Il gabbiano di A. Cechov

Questo spettacolo è stato realizzato con cinelab, a seguito di un approccio basato sul metodo Strassberg-Meisner di lavoro sui personaggi.

presso Teatranzartedrama 

REGIA di Luca Busnengo
Aiuto Regia : Fabio Padovan, Cecilia Bozzolini

“…quello che conta
è la capacità di sopportazione”
Nina

I  grandi temi che stanno alla base di questo testo così fortunato sono estremamente importanti: il conflitto generazionale nella doppia dimensione genitori/figli e artisti affermati/giovani artisti debuttanti; i ragionamenti sull’arte e in particolare sulla scrittura e sul teatro; l’amore, tonnellate di amore in tutte le sue forme e varianti possibili, vissuto, negato, nascosto; lo scontro tra forme artistiche diverse come realismo e simbolismo; il teatro nel teatro; il suicidio. Ma non è sufficiente l’elencazione degli argomenti per capire in modo approfondito il fascino del Gabbiano.

C’è qualcosa di più, di magico, di malato, nel modo in cui Cechov racconta questa storia e dipinge con straordinaria precisione i personaggi che la vivono, c’è il suo stile, ci sono le sue atmosfere, c’è la capacità di ridere attraverso il pianto e piangere attraverso il riso, come nella vita, che fa di questo autore il più grande interprete moderno dei linguaggi del teatro e, allo stesso tempo, uno dei più acuti conoscitori dell’essere umano, delle sue debolezze ma anche delle sue potenzialità affettive e positivamente etiche.

La scena è pallida, assente, in bianco e nero.
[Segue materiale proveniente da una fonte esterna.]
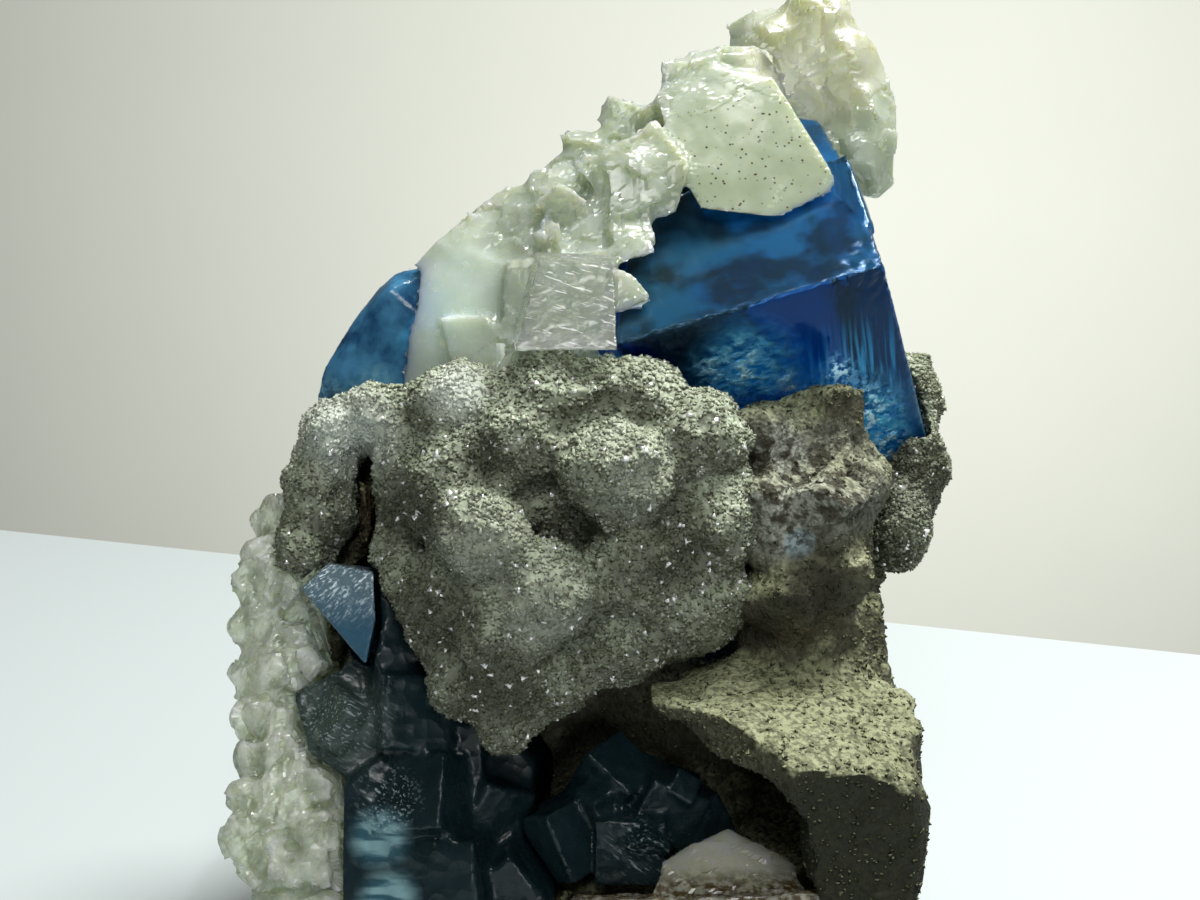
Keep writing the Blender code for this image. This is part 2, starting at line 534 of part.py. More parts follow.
def rock_blocks():
    """The matrix: base, spine behind the crystals, rough right wall, ledge and left back."""
    half_width = FOOT_WIDTH / 2
    half_depth = FOOT_DEPTH / 2
    foot_corners = [(-0.95, -0.62), (-0.5, -0.92), (0.42, -1.0), (0.96, -0.7), (1.0, 0.42), (0.6, 0.98),
                    (-0.42, 0.9), (-0.9, 0.5)]
    low = [Vector((x * half_width, y * half_depth, -1.0)) * MM for x, y in foot_corners]
    heights = (6.4, 7.4, 7.6, 11.0, 12.0, 13.0, 12.0, 9.0)
    high = [point * 1.05 + Vector((0, 0, height)) * MM for point, height in zip(low, heights)]
    base = hull(low + high)
    plinth_back = hull([Vector(place) * MM for place in (
        (-13, 2, 4), (13, 2, 4), (13, 13, 4), (-10, 13.4, 4), (-14, 2, 18), (14, 4, 19), (12, 14, 18),
        (-9, 15, 20))])
    spine = hull([Vector(place) * MM for place in (
        (-13, 3, 16), (13, 3, 16), (13, 14, 18), (-9, 15, 20), (-11, 7, 34), (15, 8, 32), (12, 18, 30),
        (-6, 18, 34))])
    crown_back = hull([Vector(place) * MM for place in (
        (-10, 6, 32), (14.5, 9, 29), (12, 18, 28), (-5, 17.5, 32), (-5, 8.5, 40), (12, 13, 44), (9, 18, 45),
        (0, 16, 42))])
    right_wall = hull([seen(7.2, 1.6, 3.0), seen(9.6, 2.8, 2.6), seen(13.4, 0.8, 4.0),
                       seen(13.7, -2.4, 1.6), seen(13.2, -5.4, 0.2), seen(12.4, -8.2, 0.8),
                       seen(9.6, -10.4, 0.6), seen(7.0, -9.6, 1.0), seen(9.4, -2.6, -1.2),
                       seen(10.6, -6.6, -1.8), seen(13.5, -2.4, 12), seen(12, -10, 12), seen(8, -8, 12),
                       seen(9, 2, 12)])
    rim_back = hull([seen(15.4, 3.4, 13), seen(16.2, -1.0, 12.6), seen(14.8, -5.6, 10.0),
                     seen(12.6, -8.6, 6), seen(13.6, -4.4, 4.4), seen(12, 2, 18), seen(13, -9, 18),
                     seen(10, -4, 8)])
    ledge = hull([seen(1.0, -11.6, -1.0), seen(5.2, -10.8, 2.4), seen(12.4, -9.4, 3.4),
                  seen(15.0, -11.2, 2.4), seen(16.6, -13.7, -2.0), seen(16.4, -16.6, -6.4),
                  seen(10.2, -15.8, -8.6), seen(5.2, -13.2, -5.6), seen(1.8, -12.4, -2.4),
                  seen(10.4, -15.6, 3.6), seen(5.4, -13.4, 3.0), seen(15.8, -18, 3),
                  seen(9.9, -17.6, -8.0), seen(16.2, -18.0, -6.6)])
    ledge_side = hull([seen(10.4, -15.2, -6.6), seen(16.3, -15.4, -5.2), seen(16.6, -18.6, -5.4),
                       seen(16.4, -22.0, -4.6), seen(15.2, -25.0, -4.6), seen(11.0, -24.4, -5.2),
                       seen(10.0, -18.6, -6.8), seen(15.4, -14.4, 10), seen(14.6, -25, 10),
                       seen(10.6, -24, 10), seen(10.6, -15.8, 10)])
    knob = hull([seen(11.4, -8.4, 0.4), seen(13.4, -7.9, 1.2), seen(13.8, -10.4, 0.8),
                 seen(11.6, -10.8, -0.2), seen(12.4, -9.2, 5), seen(13.2, -10.2, 5)])
    cavity_back = hull([seen(-6, -10, 6.5), seen(9, -10, 6.5), seen(9, -24, 6.5), seen(-8, -24, 6.5),
                        seen(-6, -10, 14), seen(9, -10, 14), seen(9, -24, 14), seen(-8, -24, 14)])
    left_back = hull([seen(-14.2, 1.6, 7.0), seen(-9.6, 2.6, 7.4), seen(-9.4, -10, 5.4),
                      seen(-15.6, -9.6, 5.0), seen(-16.4, -4, 6.6), seen(-13, 2, 15), seen(-8, 2, 16),
                      seen(-8, -12, 15), seen(-15, -12, 14)])
    left_low = hull([seen(-16.6, -8, 5.0), seen(-9.5, -8, 6.0), seen(-7, -25, 4.0), seen(-16.8, -25, 2.4),
                     seen(-16.8, -16, 3.2), seen(-15, -9, 14), seen(-8, -9, 15), seen(-7, -24, 14),
                     seen(-15.5, -24, 13)])
    crag = hull([seen(-13.2, -0.8, 3.0), seen(-10.6, -1.8, 2.8), seen(-10.2, -5.6, 3.4),
                 seen(-12.0, -5.4, 4.2), seen(-11.5, -2, 8), seen(-12, -5, 8)])
    wall_foot = hull([seen(14.2, -7.0, 4.5), seen(8.6, -8.0, 4.0), seen(8.6, -16, 4.0),
                      seen(15.4, -14.8, 3.5), seen(13.0, -7.0, 16), seen(8.6, -16, 16),
                      seen(14.4, -15, 16)])
    walls = [base, plinth_back, spine, crown_back, right_wall, rim_back, wall_foot, cavity_back]
    return walls + [ledge, ledge_side, knob, left_back, left_low, crag] + wall_crags() + back_crags()


def wall_crags():
    """Broken pieces that stand out of the rough right wall."""
    places = [((8.2, 0.6, 1.6), (3.2, 2.8, 3.0), 71), ((11.4, 1.4, 2.4), (3.6, 3.0, 2.4), 72),
              ((8.6, -3.4, -0.2), (3.4, 3.0, 3.2), 73), ((11.8, -3.0, -0.4), (3.4, 3.2, 3.6), 74),
              ((9.2, -7.2, 0.0), (3.8, 3.2, 3.2), 75), ((12.2, -6.2, 0.0), (3.0, 3.0, 3.4), 76),
              ((13.2, -1.0, 2.4), (2.4, 3.0, 3.4), 77)]
    return [rhomb(middle, size, seed, lean=0.15) for middle, size, seed in places]


def back_crags():
    """Blocks that stand out of the broken back, in millimetres from the foot's middle."""
    places = [((-6, 15.5, 12), (9, 7, 8), 51), ((6, 14.5, 8), (10, 7, 7), 52), ((2, 17.5, 22), (9, 6, 9),
              53), ((-7.5, 15, 28), (8, 7, 8), 54), ((9, 15.5, 27), (8, 6, 7), 55), ((-10, 9, 20),
              (7, 9, 8), 56), ((13, 6, 16), (6, 9, 8), 57), ((3, 17, 34), (8, 6, 7), 58), ((12, 9, 6),
              (7, 8, 6), 59)]
    return [broken_block(Vector(middle) * MM, size, seed, 0.2) for middle, size, seed in places]


def below_foot():
    """Everything under the flat cut."""
    bm = bmesh.new()
    middle = Matrix.Translation((0, 0, -CUT_SIZE / 2))
    bmesh.ops.create_cube(bm, size=CUT_SIZE, matrix=middle)
    return mesh_from(bm, "below")


# Materials and objects

def material(name, colour, roughness, transmission=0.0):
    made = bpy.data.materials.new(name)
    made.use_nodes = True
    shader = made.node_tree.nodes["Principled BSDF"]
    shader.inputs["Base Color"].default_value = (*colour, 1)
    shader.inputs["Roughness"].default_value = roughness
    shader.inputs["Metallic"].default_value = 0.0
    shader.inputs["Transmission Weight"].default_value = transmission
    made.diffuse_color = (*colour, 1)
    return made


def piece(name, mesh, finish):
    obj = bpy.data.objects.new(name, mesh)
    mesh.name = name
    mesh.materials.clear()
    mesh.materials.append(finish)
    bpy.context.scene.collection.objects.link(obj)
    return obj


def main():
    for obj in list(bpy.data.objects):
        bpy.data.objects.remove(obj)

    fluorites = {
        "fluorite_crown": crown_blocks(),
        "fluorite_shoulder": shoulder_blocks(),
        "fluorite_corner": corner_blocks(),
        "fluorite_recess": recess_blocks(),
        "fluorite_chips": chip_blocks(),
    }
    calcites = {
        "calcite_rhomb": front_rhomb_blocks(),
        "calcite_ridge": ridge_blocks(),
        "calcite_frill": frill_blocks(),
        "calcite_foot": calcite_foot_blocks(),
    }
    solids = {}
    beds = [below_foot()]
    for name, blocks in list(fluorites.items()) + list(calcites.items()):
        solids[name] = largest_body(cut(fused(blocks), beds))
        beds.append(bed_for(blocks))

    lumpy = {
        "calcite_peak": weathered(peak_lumps(), DRUSE_VOXEL, PEAK_FACES, 2.4, 0.7, SEED + 3),
        "quartz_druse": weathered(druse_lumps(), DRUSE_VOXEL, DRUSE_FACES, 2.0, 0.4, SEED),
        "druse_rim": weathered(rim_lumps(), DRUSE_VOXEL, RIM_FACES, 2.0, 0.5, SEED + 1),
    }
    for name, body in lumpy.items():
        solids[name] = largest_body(cut(body, beds))
    beds += [swollen(body, GAP) for body in lumpy.values()]
    rock = weathered(rock_blocks(), ROCK_VOXEL, ROCK_FACES, 2.8, 0.5, SEED + 2)
    solids["matrix_rock"] = largest_body(cut(rock, beds))

    blue = material("fluorite", (0.02, 0.12, 0.38), 0.08, 0.9)
    dark_blue = material("fluorite_dark", (0.01, 0.05, 0.08), 0.1, 0.5)
    cream = material("calcite", (0.68, 0.74, 0.60), 0.28, 0.3)
    clear = material("calcite_clear", (0.80, 0.83, 0.78), 0.2, 0.6)
    sugar = material("druse", (0.40, 0.43, 0.34), 0.5)
    rock_finish = material("matrix", (0.34, 0.36, 0.25), 0.85)
    finishes = {
        "fluorite_crown": blue,
        "fluorite_shoulder": blue,
        "fluorite_corner": blue,
        "fluorite_recess": dark_blue,
        "fluorite_chips": dark_blue,
        "calcite_rhomb": clear,
        "calcite_ridge": cream,
        "calcite_peak": cream,
        "calcite_frill": clear,
        "calcite_foot": cream,
        "quartz_druse": sugar,
        "druse_rim": sugar,
        "matrix_rock": rock_finish,
    }
    for name, mesh in solids.items():
        piece(name, mesh, finishes[name])


main()
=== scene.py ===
"""The looks of the blue fluorite specimen: its surfaces, grains and light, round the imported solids."""
import math

import bmesh
import bpy
import numpy as np
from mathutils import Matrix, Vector, noise


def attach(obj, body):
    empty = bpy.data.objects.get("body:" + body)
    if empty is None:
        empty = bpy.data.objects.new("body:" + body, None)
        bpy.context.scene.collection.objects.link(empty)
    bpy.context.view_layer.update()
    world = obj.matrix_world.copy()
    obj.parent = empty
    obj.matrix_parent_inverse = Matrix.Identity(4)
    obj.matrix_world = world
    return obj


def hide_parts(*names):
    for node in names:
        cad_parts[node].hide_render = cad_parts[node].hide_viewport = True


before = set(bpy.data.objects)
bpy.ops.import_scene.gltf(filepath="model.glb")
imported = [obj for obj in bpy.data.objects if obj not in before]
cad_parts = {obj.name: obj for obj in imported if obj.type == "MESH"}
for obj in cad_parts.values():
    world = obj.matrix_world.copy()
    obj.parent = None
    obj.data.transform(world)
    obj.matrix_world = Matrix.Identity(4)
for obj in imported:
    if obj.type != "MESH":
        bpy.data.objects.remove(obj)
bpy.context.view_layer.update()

MM = 0.001
SEED = 11

# The vectors that noise.noise_vector gives differ from run to run without a seed
noise.seed_set(SEED)

# The photograph's view, in millimetres: the same frame of reference that places the pieces
VIEW_TILT = math.radians(15)
VIEW_DISTANCE = 100.0
VIEW_MIDDLE = Vector((1.2, -2.6, 30.5))
VIEW_WIDTH = 60.0
SENSOR = 36.0
VIEW_RIGHT = Vector((1, 0, 0))
VIEW_UP = Vector((0, math.sin(VIEW_TILT), math.cos(VIEW_TILT)))
VIEW_BACK = Vector((0, math.cos(VIEW_TILT), -math.sin(VIEW_TILT)))


def seen(right, up, back):
    """The place seen at (right, up) millimetres in the view, back millimetres behind its middle."""
    spread = 1 + back / VIEW_DISTANCE
    place = VIEW_RIGHT * right * spread + VIEW_UP * up * spread + VIEW_BACK * back
    return (VIEW_MIDDLE + place) * MM


def on_floor(right, up):
    """The place on the floor that is seen at (right, up)."""
    eye = seen(0, 0, -VIEW_DISTANCE)
    sight = seen(right, up, 0) - eye
    return eye - sight * (eye.z / sight.z)


def turned(right, up, back):
    """The unit direction with these parts in the view."""
    return (VIEW_RIGHT * right + VIEW_UP * up + VIEW_BACK * back).normalized()


# The large cube: its near corner, the way its growth lines run and the ways its two front faces look
CROWN_CORNER = seen(14.25, 9.25, 0.5)
CROWN_GRAIN = turned(0.154, -0.733, 0.663)
CROWN_UPPER = turned(-0.154, 0.733, -0.663)
CROWN_LOWER = turned(0.261, -0.618, -0.740)

# The middle of the painted highlight streaks on the large cube's lower face
PAINTED_STREAK_PLACE = seen(13.6, 2.6, 3.2)

# The smooth parts of the calcite: the plate on the cube and the milky mass at the left
PLATE_PLACE = seen(8, 15, 4.5)
MASS_PLACE = seen(-8, 7, 4)

# The line where the hanging druse meets the rock wall
SEAM_PLACES = [seen(7.2, up, back) for up in (2.5, 0.5, -1.5, -3.5, -5.5, -7.5) for back in (-3, -1, 1)]
SEAM_REACH = 2.4
SEAM_SWELL = 0.9

# The back edge of the table, as (right, up) in the view
TABLE_EDGE_LEFT = (-30, -4.0)
TABLE_EDGE_RIGHT = (30, -10.25)

# Indices of refraction
FLUORITE_IOR = 1.434
CALCITE_IOR = 1.55
CLEAR_CALCITE_IOR = 1.5
QUARTZ_IOR = 1.54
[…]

Gli attori inscatolati in una casa cubo delimitata da una quarta parete di tulle che allontana e avvicina allo stesso tempo lo spettatore che si trova a spiare il dolore che racchiude quella casa “maledetta” all’interno della quale non trova spazio la speranza e i sogni e le aspirazioni si infrangono inerti sulle rive del lago incantatore e i personaggi si muovono come sospesi, come fantasmi, anch’essi grigi, anch’essi in bianco e nero.